Mixed Reactions to Lump
I had a mammogram today, and they found a lump in my right breast. I'm not in a total state of panic, as I have cystic breasts. I went through this about 5 years ago when they found a lump in my left breast. I was called back and they rechecked....and the next year, and the next year it happened again. It hasn't changed size or shape, and the left one has the all clear.
Today, they found a lump in my right breast. The left one is still where it is, no change, but the right one is new. She took extra films, and they'll have a better answer for me after the doctor sees the films.
I have mixed emotions on this. On one hand, I'm not overly nervous, because my brain thinks it's just a repeat of what happened with my left breast.
On the other hand, it's struck me and my heart is in my throat. How can you not be scared when they tell you they've found a lump in your breast. My grandmother lost both her breasts to breast cancer. I went shopping after I heard and spent a little too much. I didn't eat though, so that was a choice I made. My normal reactions to a very stressful situation: shop or eat. I didn't want to go off track, since I've been doing so well with clean eating. Trust me, Cold Stone Creamery was calling my name, but I turned to Fashion Bug instead.
Do I have a right to be nervous? Of course I do, but if I say it out loud, am I over reacting to something that hasn't happend? Have you been there?
Ironically, my sister is waiting on some test results this week as well. It's taken forever for her to get her results, and here it's my turn to wait.

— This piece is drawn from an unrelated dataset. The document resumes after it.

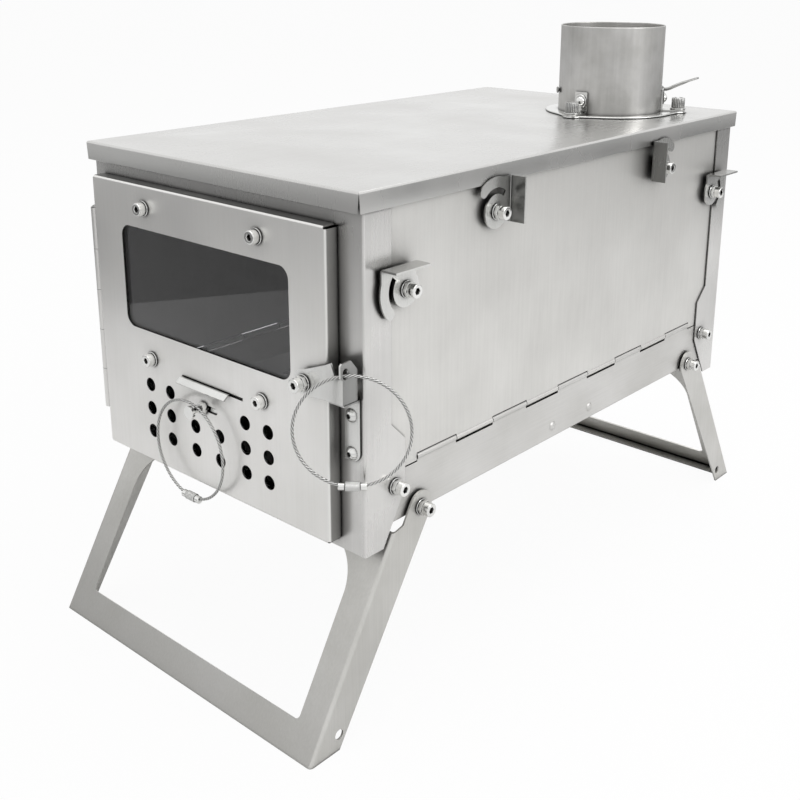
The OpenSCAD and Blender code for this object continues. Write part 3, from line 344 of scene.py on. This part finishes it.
def piece(name, body, material, grids, nodes, sharp=35, tone=None):
    """One mesh from grids of points (rows, columns, 3) in mm. Face (i, j) joins the points (i, j),
    (i, j + 1), (i + 1, j + 1) and (i + 1, j). Points that fall together are welded. `tone` is a
    number from 0 to 1 for each point, kept as the attribute of that name."""
    points, faces, start = [], [], 0
    for grid in grids:
        index = start + np.arange(grid[..., 0].size).reshape(grid.shape[:2])
        quads = np.stack([index[:-1, :-1], index[:-1, 1:], index[1:, 1:], index[1:, :-1]], -1)
        points.append(grid.reshape(-1, 3))
        faces.append(quads.reshape(-1, 4))
        start += index.size
    mesh = bpy.data.meshes.new(name)
    mesh.from_pydata((np.concatenate(points) * MM).tolist(), [], np.concatenate(faces).tolist())
    if tone is not None:
        mesh.attributes.new("tone", "FLOAT", "POINT").data.foreach_set("value", tone.ravel())
    work = bmesh.new()
    work.from_mesh(mesh)
    bmesh.ops.remove_doubles(work, verts=work.verts, dist=WELD * MM)
    bmesh.ops.recalc_face_normals(work, faces=work.faces)
    work.to_mesh(mesh)
    work.free()
    mesh.shade_smooth()
    mesh.set_sharp_from_angle(angle=np.radians(sharp))
    mesh.materials.append(material)
    obj = bpy.data.objects.new(name, mesh)
    bpy.context.collection.objects.link(obj)
    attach(obj, body)
    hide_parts(*nodes)


def ring_rows(r_in, r_out, z0, z1, six=0, edge=0.2):
    """Closed rows of a washer, spacer or nut with its outer edges broken by `edge`."""
    return [
        (r_in, z0), (r_out - edge, z0, six), (r_out, z0 + edge, six), (r_out, z1 - edge, six),
        (r_out - edge, z1, six), (r_in, z1), (r_in, z0),
    ]


def head_rows(z0, round_r=0.45, foot_edge=0.25):
    """Rows of a socket head that stands on z0: rounded rim, hexagon socket with a drilled floor."""
    top = z0 + HEAD_H
    rim = [
        (HEAD_R - round_r * (1 - np.sin(a)), top - round_r * (1 - np.cos(a)))
        for a in np.radians([90, 65, 40, 20, 0])
    ]
    socket = [
        (2.0, top, 1), (1.78, top - 0.25, 1), (1.78, top - 2.3, 1), (1.3, top - 2.5), (0, top - 3.1),
    ]
    return [(SHANK_R, z0), (HEAD_R - foot_edge, z0), (HEAD_R, z0 + foot_edge), *rim, *socket]


def cap_screw(spacer, plate, tail, nut_at=None):
    """Grids of one screw. z = 0 is the face it is fixed to. `spacer` and `plate` lie under its
    washer, `tail` sticks out behind, and an inner nut starts nut_at behind the face."""
    top = spacer + plate + FACE_GAP
    grids = [
        turned([(0, -tail), (SHANK_R, -tail), (SHANK_R, top + NUT_H + 1)]),
        turned(ring_rows(SHANK_R, WASHER_R, top, top + WASHER_T)),
        turned(ring_rows(SHANK_R, NUT_R, top + WASHER_T, top + NUT_H, 1)),
        turned(head_rows(top + NUT_H)),
    ]
    if spacer:
        grids.append(turned(ring_rows(SHANK_R, WASHER_R - 0.2, FACE_GAP, spacer - FACE_GAP)))
    if nut_at:
        grids.append(turned(ring_rows(SHANK_R, NUT_R, -nut_at - NUT_H, -nut_at, 1)))
    return grids


bright_steel = satin_steel(
    "turned_stainless_screw", "#F2F2F0", "#D9D9D7", 0.14, "Z", 0.6, 6, crease_mm=4, shade=0.3
)
SIDE_SCREWS = (  # node, spacer, plate, tail, inner nut
    ("wall_screws", 0, 0, 5.3, 1.9),
    ("leg_pivot_screws", 1.4, 1.0, 1.3, None),
    ("top_latch_screws", 2.6, 1.0, 4.3, 0.9),
    ("corner_latch_screws", 2.6, 1.0, 4.3, 0.9),
)
for node, spacer, plate, tail, nut_at in SIDE_SCREWS:
    low, high = np.array(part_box(node)) / MM
    face_x = high[0] - (spacer + plate + FACE_GAP + NUT_H + HEAD_H)
    at_y, at_z = high[1] - WASHER_R, (low[2] + high[2]) / 2
    grids = []
    for sx in (1, -1):
        for sy in (1, -1):
            for grid in cap_screw(spacer, plate, tail, nut_at):
                grids.append(stand(grid, (sx * face_x, sy * at_y, at_z), (sx, 0, 0)))
    piece(node + "_turned", "root", bright_steel, grids, [node])

FORWARDS = (0, -1, 0)
low, high = np.array(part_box("glass_screws")) / MM
door_y = low[1] + FACE_GAP + WASHER_T + HEAD_H + FACE_GAP
glass_tail = -GLASS_NUT - NUT_H
glass_screw = (
    turned([(0, glass_tail), (SHANK_R, glass_tail), (SHANK_R, 2)]),
    turned(ring_rows(SHANK_R, WASHER_R, 0.05, 1)),
    turned(ring_rows(SHANK_R, NUT_R, glass_tail, -GLASS_NUT, 1)),
    turned(head_rows(1)),
)
grids = []
for x in (low[0] + WASHER_R, high[0] - WASHER_R):
    for z in (low[2] + WASHER_R, high[2] - WASHER_R):
        grids += [stand(grid, (x, door_y, z), FORWARDS) for grid in glass_screw]
piece("glass_screws_turned", "door", bright_steel, grids, ["glass_screws"])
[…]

Because I couldn't help myself, I went and looked at pictures of women who have gotten a mastectomy. It's on my mind....are my breasts safe for another year? What if they aren't? I'm not ready to part with them, or part of them. They're mine...don't take them away.
Mixed emotions. Like I said, not a total panic, but a quiet sadness that I have to sit and think about this for awhile. It brings me back to the first time I heard I had a lump in my left breast, and I was left wondering...soon. I'll have my answer soon. It will be okay. I know it will....I still feel sad...just sort of want to cry, but nothing to cry at right now.